Type of Incoming Traffic:
Some of the incoming traffic could easily be identified as P2P file sharing connection requests, most likely triggered by a P2P client running on a device that had the IP address I was assigned previously. No harm done here.
Most connection requests had a less harmless nature, definitely sent to see if services are running that could potentially be exploited. Here are some interesting highlights detected during my 6 hour experiment:
- Frequent connection requests to telnet, ssh and http ports. I ran the tests with several different dynamic IP addresses assigned and always got those requests from many different sources. Definitely probes to see if old and outdated services were running that could be exploited.
- Unsolicited SIP requests: I saw those from a number of different originations, so people are running SIP scanners out there to see if VoIP servers are running on systems out there.

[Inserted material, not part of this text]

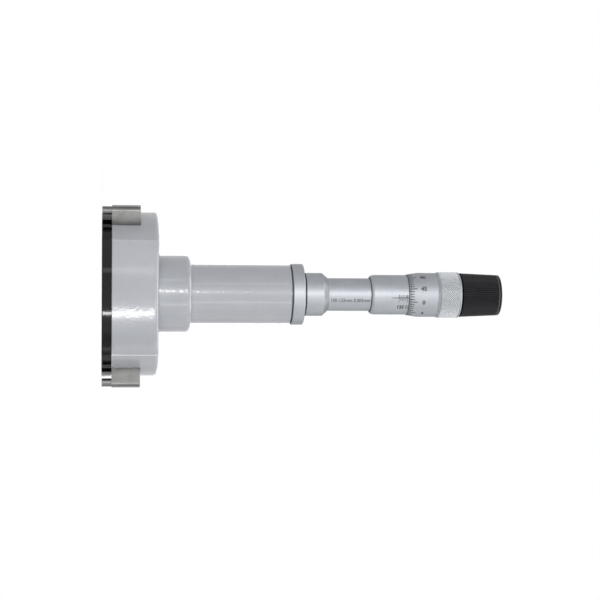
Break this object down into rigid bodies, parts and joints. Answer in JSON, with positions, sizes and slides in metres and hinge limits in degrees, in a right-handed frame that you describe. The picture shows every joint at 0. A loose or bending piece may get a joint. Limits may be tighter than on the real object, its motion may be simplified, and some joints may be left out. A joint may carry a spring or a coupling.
{
  "type": "inside micrometer",
  "caption": "Inside micrometer with a lobed head whose slides move out on a cone as the graduated thimble turns, and a fluted ratchet cap at its other end.",
  "frame": {"origin": "centre of the front cover's outer face, on the instrument's axis", "axes": "+Z along the instrument's axis, from the measuring head to the ratchet cap; +Y along the first slide; the length scale faces -Y"},
  "size_m": [0.1052, 0.0963, 0.2398],
  "materials": {
    "head_paint": "grey stoved paint with a light orange peel",
    "cover_black": "gloss black",
    "satin_steel": "satin chromed",
    "ground_steel": "ground",
    "hard_pin": "polished",
    "inner_steel": "turned",
    "bronze": "turned",
    "cap_black": "moulded, with fine flutes"
  },
  "bodies": {
    "frame": {"head_body": "head_paint", "front_cover": "cover_black", "cover_screws": "inner_steel", "extension_tube": "head_paint", "union_ring": "satin_steel", "stem_body": "satin_steel", "scale_sleeve": "satin_steel", "adjusting_nut": "bronze", "rod_bush_front": "bronze", "rod_bush_rear": "bronze", "anvil_spring_1": "inner_steel", "anvil_spring_2": "inner_steel", "anvil_spring_3": "inner_steel"},
    "feed": {"measuring_cone": "inner_steel", "push_rod": "inner_steel", "thrust_pin": "inner_steel"},
    "thimble": {"spindle": "inner_steel", "thimble": "satin_steel", "thimble_nut": "inner_steel", "ratchet_wheel": "inner_steel", "ratchet_screw": "inner_steel"},
    "ratchet": {"ratchet_drum": "bronze", "ratchet_pawl": "inner_steel", "pawl_spring": "inner_steel", "ratchet_cap": "cap_black"},
    "anvil_1": {"anvil_carrier_1": "ground_steel", "contact_pin_1": "hard_pin"},
    "anvil_2": {"anvil_carrier_2": "ground_steel", "contact_pin_2": "hard_pin"},
    "anvil_3": {"anvil_carrier_3": "ground_steel", "contact_pin_3": "hard_pin"}
  },
  "joints": [
    {"name": "feed_slide", "type": "slide", "parent": "frame", "child": "feed", "axis": [0, 0, -1], "range_m": [-0.01898, 0.00602]},
    {"name": "thimble_turn", "type": "hinge", "parent": "feed", "child": "thimble", "pos_m": [0, 0, 0.2], "axis": [0, 0, -1], "range_deg": [-13669.3, 4330.9]},
    {"name": "ratchet_turn", "type": "hinge", "parent": "thimble", "child": "ratchet", "pos_m": [0, 0, 0.225], "axis": [0, 0, -1], "continuous": true},
    {"name": "anvil_slide_1", "type": "slide", "parent": "frame", "child": "anvil_1", "axis": [0, 1, 0], "range_m": [-0.0095, 0.00301], "deforming": ["anvil_spring_1"]},
    {"name": "anvil_slide_2", "type": "slide", "parent": "frame", "child": "anvil_2", "axis": [-0.866, -0.5, 0], "range_m": [-0.0095, 0.00301], "deforming": ["anvil_spring_2"]},
    {"name": "anvil_slide_3", "type": "slide", "parent": "frame", "child": "anvil_3", "axis": [0.866, -0.5, 0], "range_m": [-0.0095, 0.00301], "deforming": ["anvil_spring_3"]}
  ],
  "couplings": [
    {"joint": "thimble_turn", "follows": "feed_slide", "rad_per_m": 12566},
    {"joint": "anvil_slide_1", "follows": "feed_slide", "ratio": 0.5},
    {"joint": "anvil_slide_2", "follows": "feed_slide", "ratio": 0.5},
    {"joint": "anvil_slide_3", "follows": "feed_slide", "ratio": 0.5}
  ]
}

- Active VNC attack: I had one instance where the VNC port was probed. As I had a VNC server running on that system the other end started the handshake dialoge and logged off once he had my server version string. I checked with a real VNC client and even when I don't type in the password the communication goes much further than what I saw in this even. There are some VNC server flavours out there that are vulnerable so that was most likely an active attack to scan for those out there.
- Microsofts Remote Desktop Port: I also saw a number of RDP connection requests, so even before the recent criticial security patch for a remote code execution vulnerability, automated scans were running against this port.
- Microsoft SQL database weakness probe
- Unsolicited DNS responses: Every now and then I got DNS response packets which were not triggered by internal DNS queries. The responses contained URLs for xxx sites. I haven't quite understood the background behind that
- Port Scans: General port scans not from P2P services to well known port numbers, e.g. 110 POP3, etc.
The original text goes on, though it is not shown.